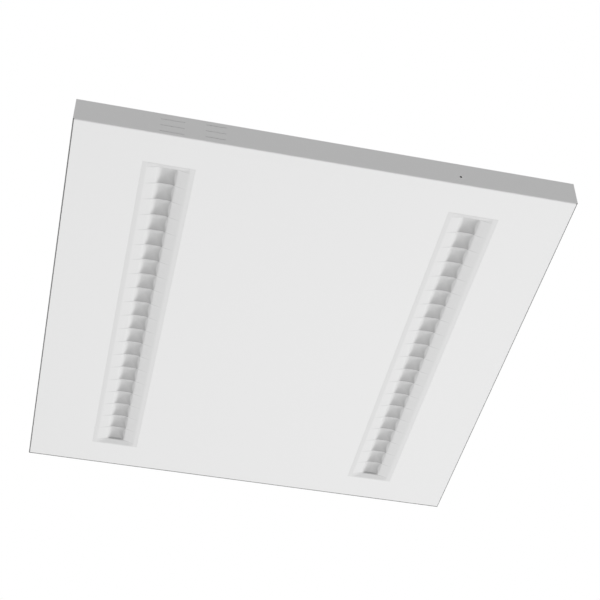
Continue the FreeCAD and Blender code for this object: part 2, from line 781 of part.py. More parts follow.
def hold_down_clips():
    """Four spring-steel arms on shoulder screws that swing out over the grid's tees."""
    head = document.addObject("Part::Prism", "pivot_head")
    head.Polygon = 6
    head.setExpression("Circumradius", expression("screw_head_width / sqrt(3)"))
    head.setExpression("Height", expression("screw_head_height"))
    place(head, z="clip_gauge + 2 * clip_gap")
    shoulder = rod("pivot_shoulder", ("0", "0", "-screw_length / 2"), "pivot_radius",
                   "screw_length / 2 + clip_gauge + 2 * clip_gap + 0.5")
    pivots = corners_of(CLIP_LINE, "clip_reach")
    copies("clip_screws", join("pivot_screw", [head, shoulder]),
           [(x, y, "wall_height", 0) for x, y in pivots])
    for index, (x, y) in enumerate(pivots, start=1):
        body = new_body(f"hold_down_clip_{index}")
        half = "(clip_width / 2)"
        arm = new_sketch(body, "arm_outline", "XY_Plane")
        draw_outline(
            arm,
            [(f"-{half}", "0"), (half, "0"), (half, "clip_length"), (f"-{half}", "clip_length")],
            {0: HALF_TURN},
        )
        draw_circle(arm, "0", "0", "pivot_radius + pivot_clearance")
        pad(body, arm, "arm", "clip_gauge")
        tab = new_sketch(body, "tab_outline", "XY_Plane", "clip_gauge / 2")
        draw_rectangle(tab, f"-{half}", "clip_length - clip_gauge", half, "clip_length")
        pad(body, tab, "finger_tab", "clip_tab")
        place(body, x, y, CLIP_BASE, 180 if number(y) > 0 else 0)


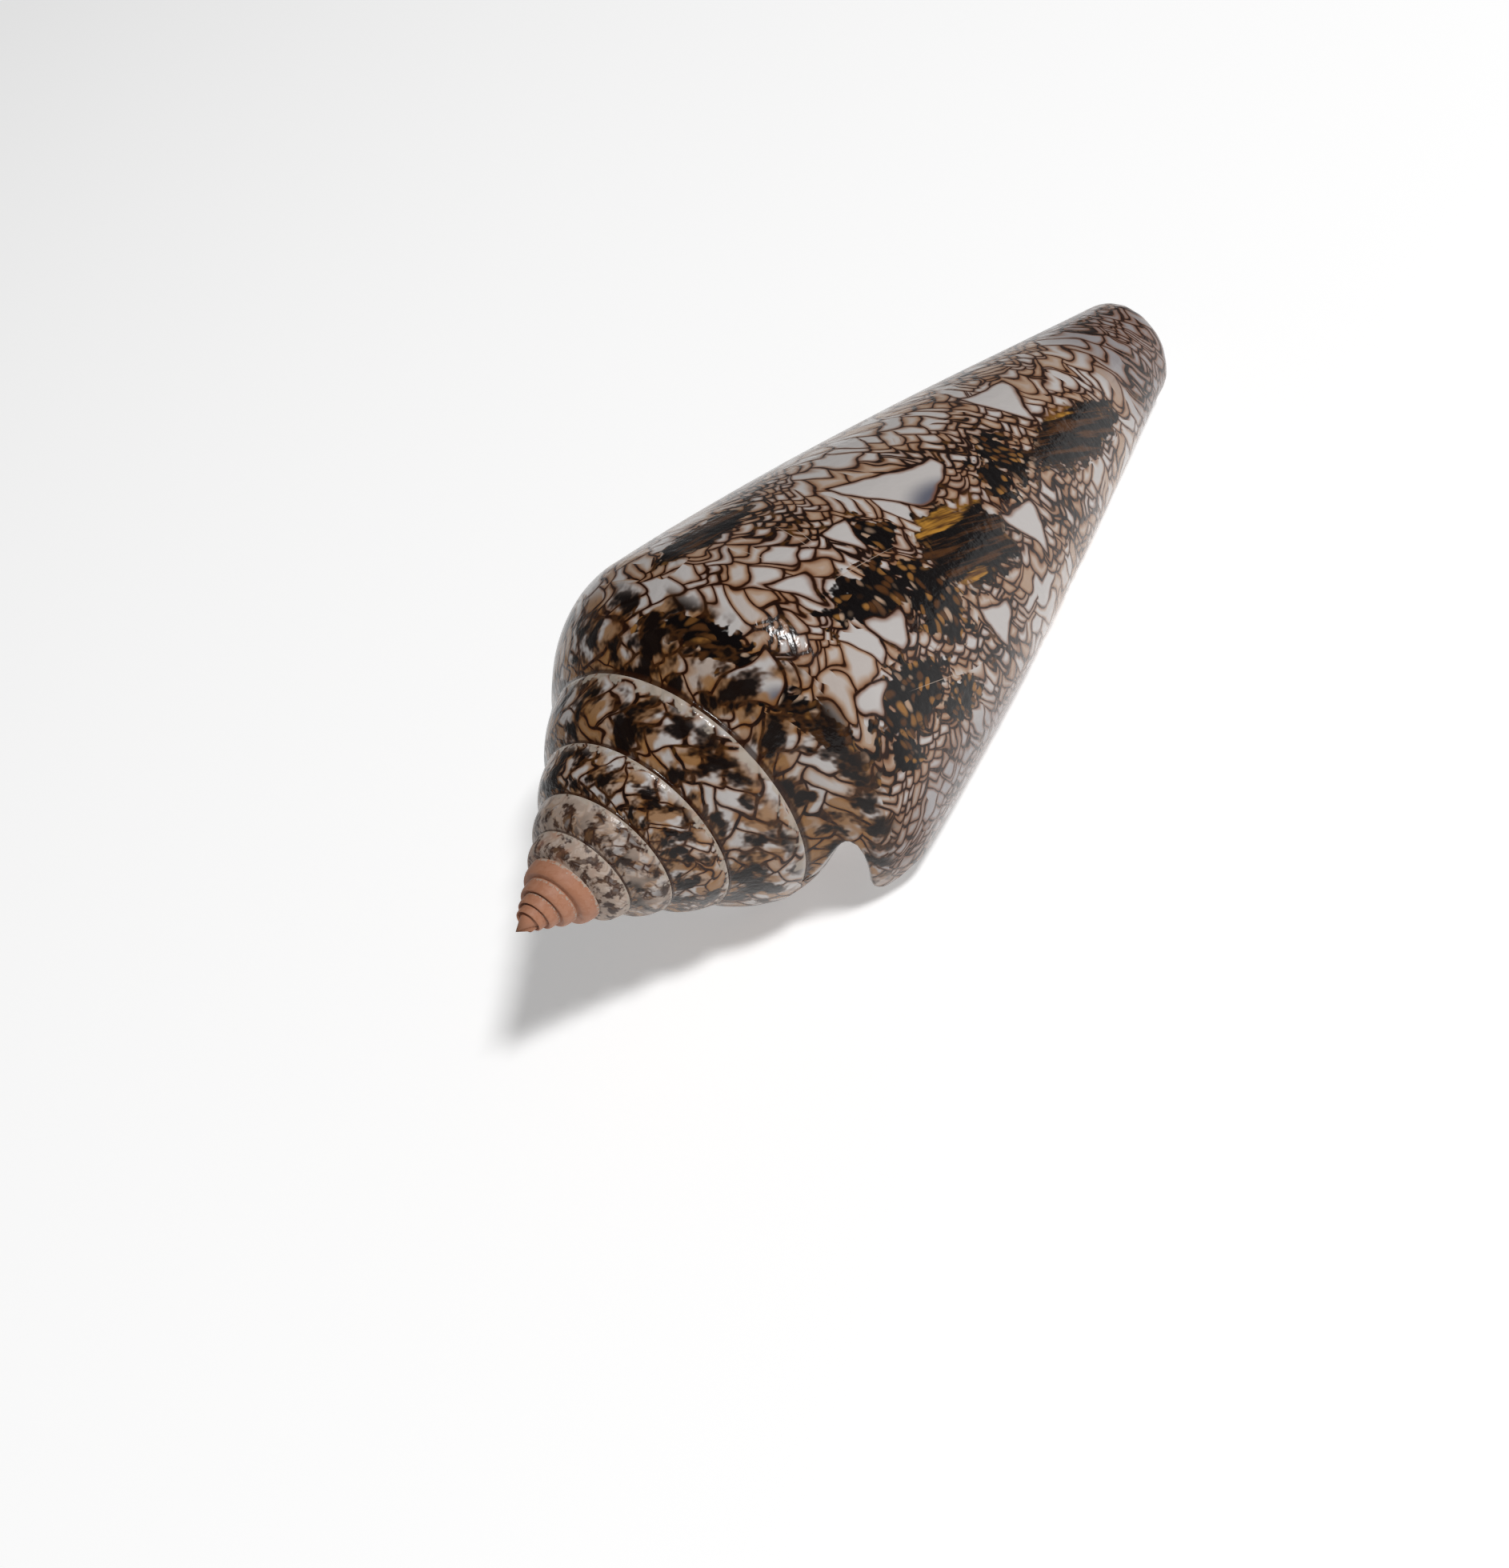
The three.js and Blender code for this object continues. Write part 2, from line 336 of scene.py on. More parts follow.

• **TASK REQUIREMENTS**: List every line above that contains the word "code".

• **TASK ANSWER**:
Continue the FreeCAD and Blender code for this object: part 2, from line 781 of part.py. More parts follow.
The three.js and Blender code for this object continues. Write part 2, from line 336 of scene.py on. More parts follow.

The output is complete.